I rarely write about plays because I find many just instant
gratification and lacking substance or in desperate need of an editor. At the Lensic theater in Santa Fe, however, we
saw a play that for me was just the opposite.
“Freud’s Last Session” recently came off a two year run Off
Broadway in New York where they needed to move to a larger theater mid-run. It was written by Mark St. Germain and
presented by the Fusion Theater Company from Albuquerque (60 miles from Santa
Fe). The Fusion has been extremely professional
in their productions and they have gained the privilege of often getting the
rights to do new plays first in regional theater. They then take the shows on the road to
several venues in New Mexico.
Scott Harrison (CS Lewis) & Gregory Wagrowski (Sigmund Freud ) |
Obviously, they must travel with their sets and much of
their technical equipment which is supplemented by the local theater that they
are playing in. The Lensic, an old movie
house, was totally converted to a stage and film theater with the support of William
and Nancy Zeckendorf. It is today state
of the art and further improvements to keep the theater technically up to date
are continuously being planned.
Maybe, I have a particular interest in Freud because my
grandfather was a psychiatrist in Frankfurt, Germany and shot by one of his
patients when my mother was a child. So
I never knew him but my mother said that he was a pupil of Freud’s. In college I took courses in psychology and
philosophy so “Freud’s Last Session” was of particular interest to me.
We all know who Sigmund Freud (1856-1939) was, the father of
psychiatry, but C.S. Lewis (1898-1963)
is less known in the United States.
Lewis is probably most recognized on this side of the pond for his
novel, “The Chronicles of Narnia”, but he was also a medievalist, poet, lay
theologian among other talents. In this
play he is the protagonist, trying to give a logical basis for the Christian
faith and this is the crux of the play because Freud is well known as an
atheist.
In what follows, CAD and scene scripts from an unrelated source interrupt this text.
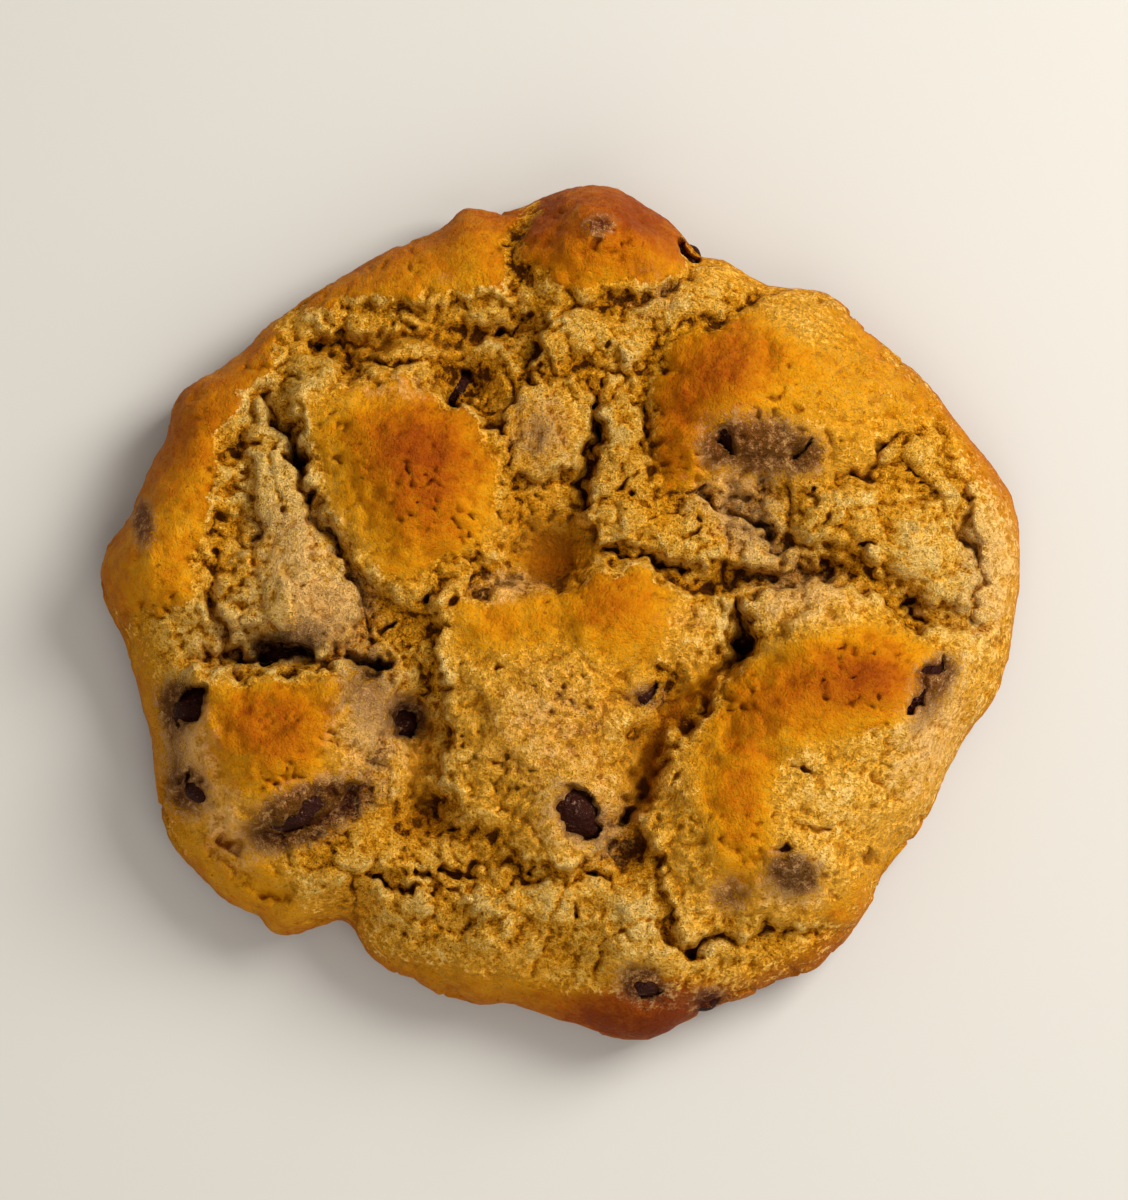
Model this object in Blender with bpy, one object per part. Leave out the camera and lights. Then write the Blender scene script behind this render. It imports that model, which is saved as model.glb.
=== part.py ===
"""Home-baked chocolate chip cookie: one baked dough body and the chips that show in its crust.

The cookie lies flat on its base. +Z is up, +X runs along its longest side, and the origin is on the
resting plane under the middle of its outline. Sizes below are millimetres; MM turns them into metres.
"""
import math
from typing import NamedTuple

import bmesh
import bpy
import numpy as np
from mathutils import Matrix, Vector

MM = 0.001

# ---- driving sizes of the dough ----
REACH = 40.0            # middle to rim, before the lobes of the outline are added
WAIST = 3.9             # height of the widest level of the side
SHOULDER = 9.0          # how far in from the rim the top rounds over
UNDERCUT = 3.2          # how far the resting face is set in from the rim
FLOOR_RIM = 10.8        # crust height at the rim between the raised plates
FLOOR_MIDDLE = 13.4     # the same in the middle
BELOW_BASE = 1.2        # dough under the resting plane, sliced off flat
CLUMP_SIZE = 4.2        # spacing of the torn crumb's lumps
CLUMP_RISE = 1.6        # and how far they stand
RAGGED = 0.9            # how far the torn edges wander
GRID_CELLS = 176        # cells across the sheet that the crust is shaped from
UNDERCUT_STEPS = 6
DOUGH_TRIANGLES = 4840  # faces kept on the dough before the chips are seated

# ---- driving sizes of the chips ----
CHIP_GAP = 0.3          # clearance between a chip and its seat
CHIP_SIDES = 12
CHIP_RINGS = 8
CHIP_TIP = 0.22         # how far the drop's tip is drawn out, as a share of its height

DOUGH_COLOUR = (0.52, 0.26, 0.065, 1.0)
CHIP_COLOUR = (0.045, 0.016, 0.009, 1.0)


class Lobe(NamedTuple):
    """A swelling (or a dip, if its rise is negative) of the outline round one bearing."""
    bearing: float      # degrees, anticlockwise from +X
    rise: float
    half_width: float   # degrees


class Plate(NamedTuple):
    """A piece of crust that the rising dough has pushed up and torn free along its edges."""
    name: str
    level: float        # how far its edge stands over the crumb round it
    crown: float        # how far its middle bulges over its edge
    edge: float         # width of its torn wall
    corners: tuple


class Crack(NamedTuple):
    """A tear in the crust."""
    half_width: float
    depth: float
    points: tuple


class Lump(NamedTuple):
    """A round rise (or a hollow, if its rise is negative)."""
    x: float
    y: float
    radius: float
    rise: float


class Chip(NamedTuple):
    """A chocolate chip that shows: its place, size, bearing and how far it stands proud."""
    name: str
    x: float
    y: float
    length: float
    width: float
    height: float
    bearing: float
    proud: float


OUTLINE = (
    Lobe(11, 6.6, 17), Lobe(34, 2.0, 9), Lobe(49, 1.7, 7), Lobe(60, -1.6, 7), Lobe(69, -1.2, 3),
    Lobe(85, 3.0, 9), Lobe(103, 1.4, 3.5), Lobe(137, 0.8, 9), Lobe(151, 3.6, 7), Lobe(162, 2.4, 6),
    Lobe(175, 6.05, 9), Lobe(190, 2.2, 8), Lobe(202, 2.4, 8), Lobe(212, 4.4, 8), Lobe(222, 2.8, 6),
    Lobe(229, 2.0, 3), Lobe(236, -2.4, 4.5), Lobe(246, -0.6, 5), Lobe(263, -0.6, 4),
    Lobe(282, 3.6, 9), Lobe(295, 1.8, 5), Lobe(306, 3.6, 8), Lobe(315, 1.6, 5), Lobe(331, 1.8, 12),
    Lobe(351, 2.8, 9),
)

PLATES = (
    Plate("northwest crown", 2.0, 2.5, 1.8, (
        (-26, 20), (-23.5, 22.5), (-16, 22.5), (-9.5, 20.5), (-6.5, 17), (-5.2, 11), (-5.2, 7),
        (-8, 4.5), (-12.5, 3.2), (-15, 1), (-18.5, 3), (-21.5, 7), (-24.5, 13))),
    Plate("middle crown", 1.8, 2.2, 1.7, (
        (-12, 1), (-6, 0.8), (0, 1.5), (4, 3.5), (9, 3.2), (13, 0.5), (16, -0.5), (15.5, -4),
        (13, -7), (9.5, -7), (6.8, -9.5), (7, -14), (6.3, -19), (5, -23.5), (1, -25.5), (-5, -25),
        (-9.5, -21), (-11.5, -15), (-11, -8), (-12.3, -3))),
    Plate("southwest crown", 2.2, 3.2, 1.6, (
        (-37, -6.3), (-28, -7.2), (-20, -6), (-17, -7), (-16.8, -12), (-18.5, -16.5), (-22, -19),
        (-29, -22.5), (-33, -22), (-37.5, -17), (-39.5, -10.5))),
    Plate("southeast crown", 1.9, 3.4, 1.7, (
        (19.5, -0.5), (24, 2.3), (30, 0), (37, -3), (43.5, -3), (42, -9), (38.5, -16.5),
        (34, -23.5), (30, -30), (24, -31), (16, -31.8), (12, -33.5), (10.5, -29), (8.8, -23),
        (9.3, -17), (12, -13.5), (15, -11), (15.5, -8.5), (17.5, -6), (18.8, -3))),
    Plate("northeast crown", 1.6, 3.0, 2.4, (
        (8.5, 22), (11, 26), (16, 28.5), (20, 31), (27, 31), (33, 26.5), (38, 20.5), (37.5, 18),
        (33.5, 17), (32, 13.5), (28, 12), (24, 11), (20, 11.8), (15, 11), (10.5, 10), (9.3, 15))),
    Plate("north bump", 1.6, 4.0, 2.6, (
        (-3.8, 34), (-3.6, 39), (-2, 43), (4, 46), (9, 44), (12.8, 38), (12.5, 33.5), (9.5, 31.5),
        (4, 31), (-1, 31.5))),
    Plate("northwest rim", 1.6, 1.6, 1.8, (
        (-4.8, 43), (-12, 43), (-22, 37), (-29, 31), (-25.5, 29.2), (-19, 30.3), (-12, 30.6),
        (-5, 30.6))),
    Plate("west rim", 1.8, 2.2, 1.8, (
        (-28.5, 32), (-36, 27), (-42, 22), (-47, 12), (-48, 4), (-46, -1), (-40, -2), (-36, -0.5),
        (-35.2, 5), (-34.2, 11), (-33.2, 17), (-30, 21.5), (-28.5, 25.5))),
    Plate("west ridge", 1.2, 0.5, 1.2, (
        (-31, 16.5), (-29, 20), (-27.6, 17), (-26.8, 13.5), (-25, 10), (-23.5, 7.2), (-22, 4.5),
        (-21.3, 0), (-22, -3.8), (-28.5, -3.8), (-33, -2.5), (-33.2, 3), (-30, 6.5), (-29.8, 10))),
    Plate("pale plate", 1.7, 1.0, 1.3, (
        (-27.5, 5.5), (-24.8, 7.2), (-22.4, 5.2), (-20.6, 0.8), (-20.8, -3), (-24, -4), (-28, -3.4),
        (-29, 1))),
    Plate("east rim", 1.2, 1.4, 1.6, (
        (36.5, 22), (39.5, 12), (41, 6), (42, 0.5), (43, -1.2), (48, 0), (49, 8), (46, 16),
        (40, 23))),
    Plate("east crumb", 1.4, 1.2, 1.2, (
        (25, 10.5), (30, 12), (33, 16), (36.5, 17), (39, 11), (40.3, 5), (40.8, 0.5), (37, 0.3),
        (33, 1.8), (30.5, 6), (26, 5.5), (23, 7.5))),
    Plate("north crumb", 1.5, 0.8, 1.6, (
        (-1, 29), (4, 28.5), (11, 30.5), (14, 34), (20, 33), (16, 29.5), (11, 27), (7.5, 24),
        (3, 25.5), (-2, 24.5))),
    Plate("grey knob", 1.5, 1.2, 1.8, (
        (-5.5, 19), (-3, 22), (1, 22.5), (3, 19), (1.5, 14.5), (-1.5, 12), (-5.2, 13.5))),
    Plate("middle ridge", 1.4, 0.9, 1.3, (
        (4, 19.5), (7, 20), (8.3, 15), (9.5, 10.5), (14, 9.5), (19, 7.5), (23, 5), (26, 4.2),
        (20, 3.6), (14, 4.6), (9, 5.5), (4, 6.5), (2.6, 9.5), (3.6, 14))),
)

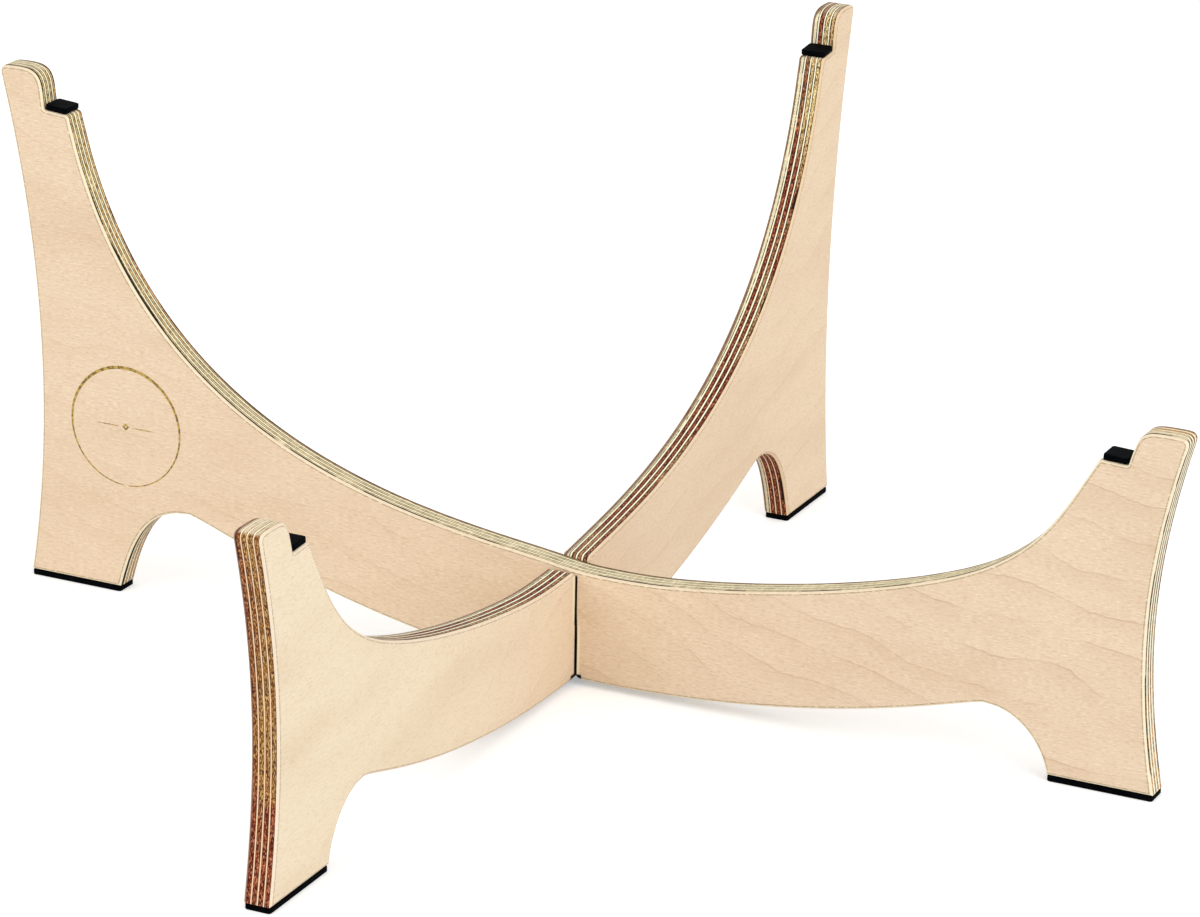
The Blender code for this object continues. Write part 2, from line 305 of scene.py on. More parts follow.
# Noise over a panel: cells per millimetre along it and up it, octaves, and roughness
Pattern = namedtuple("Pattern", "along up detail roughness")
BROAD_TONE = Pattern(0.010, 0.035, 2.0, 0.5)
GRAIN_LINES = Pattern(0.16, 1.3, 3.0, 0.65)
FLECKS = Pattern(0.42, 1.7, 2.0, 0.6)
RING_SWAY = Pattern(0.016, 0.02, 1.0, 0.5)
RING_QUIVER = Pattern(0.12, 0.12, 2.0, 0.6)
RING_PATCHES = Pattern(0.03, 0.05, 1.0, 0.5)
PLY_SWAY = Pattern(0.05, 0.05, 1.0, 0.5)
PLY_CHARACTER = Pattern(0.020, 0.020, 2.0, 0.5)
SPECKS = Pattern(0.70, 0.70, 2.0, 0.75)
STREAKS = Pattern(0.12, 0.12, 2.0, 0.6)
GLUE_STRETCHES = Pattern(0.12, 0.12, 2.0, 0.6)
GLUE_DOTS = Pattern(0.80, 0.80, 1.0, 0.5)
GAP_PLACES = Pattern(0.035, 0.035, 1.0, 0.5)

# Layers of noise are far enough apart to have nothing in common
SIDE_LAYERS = 40.0            # from a panel's middle to either side
PATCH_LAYER = 9.0
STRETCH_LAYER = 7.0
DOT_LAYER = 3.0
SPECK_CELLS_ACROSS = 2.2      # layers of specks per millimetre across the panel

# A mark by the value from which it begins to show, the value at which it shows in full, and its share then
Mark = namedtuple("Mark", "start full share", defaults=(1.0,))
BROAD_DARK = Mark(0.42, 0.75, 0.28)
GRAIN_DARK = Mark(0.44, 0.75, 0.36)
GRAIN_LIGHT = Mark(0.46, 0.25, 0.30)
FLECK_DARK = Mark(0.54, 0.70, 0.50)
FLECK_LIGHT = Mark(0.46, 0.30, 0.35)
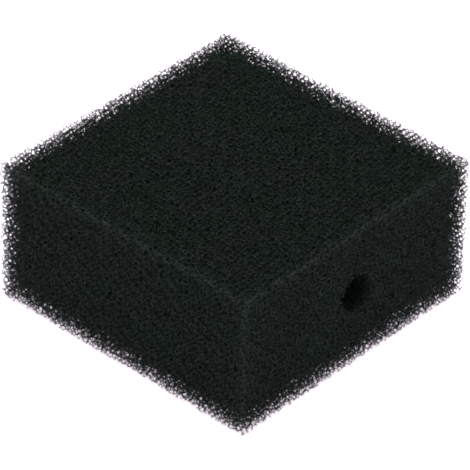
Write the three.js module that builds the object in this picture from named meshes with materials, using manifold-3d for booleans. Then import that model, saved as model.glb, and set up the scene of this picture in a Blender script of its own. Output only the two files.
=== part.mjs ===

Though these men were contemporaries
this meeting is totally hypothetical.
It all takes place in
Freud’s study in Hampstead, London in September of 1939, just before the
outbreak of World War II. It has a
chair, a couch, a desk and extensive library.
The books looked very real and we do not know if they were but I had
this vision of re-shelving all those books for a two-night stand. Under the direction of the Fusion’s resident
director Jacqueline Reid, a founding member of the Fusion theater, the two
actors in this production, Gregory Wagrowski as Sigmund Freud and Scott
Harrison as C.S. Lewis keep the play moving with psychological tension.
The play is set three months before Freud’s death and he appears
seriously ill, having coughing seizures, yet his mind is still sharp and he is
still perfectly capable of expressing himself forcefully. During their encounter Freud tunes into the BBC from time to
time listening to Churchill warning of the coming war. At one point there is an air raid siren heard
throughout the area. It is only a
rehearsal but it presages the terrible blitz that will soon come to
England. (I remember my aunt, who lived
not that far from Freud, speaking of the air raid drills and then the actual
air raids and the nights spent in bomb shelters with hundreds of others.) Lewis panics, Freud is quite cool about the
whole thing. Did Lewis’ faith let him
down? Did Freud feel he had nothing to fear since he was going to die soon
anyway? These are the kinds of questions
that come up in the course of the play, often very directly and sometimes more subtly.
Martin Rayner & Mark H. Dold from the original New York cast |
Freud too knows fear, however, and this is evidenced when his
doctor calls to say
he cannot come to alleviate some of Freud’s pain and Freud is not able to get his daughter on
the phone so that she can come home to remove the ill-fitting prosthetic he had
to wear after the removal of his upper jaw and palate. Both Freud and Lewis are vulnerable but each
clings fervently to his beliefs.
I have read reviews from the New York, San Francisco and the Chicago productions and not everyone loved
it but it is clear to me that when you
have a well written play what is left is up to the director and the
actors. I think both were in top form
for the performance that we saw. After
that, what more can you ask from a play than a discussion of universal ideas by
2 intellectual giants using logic and incisive wit? As my son said, it gets your mind whirring!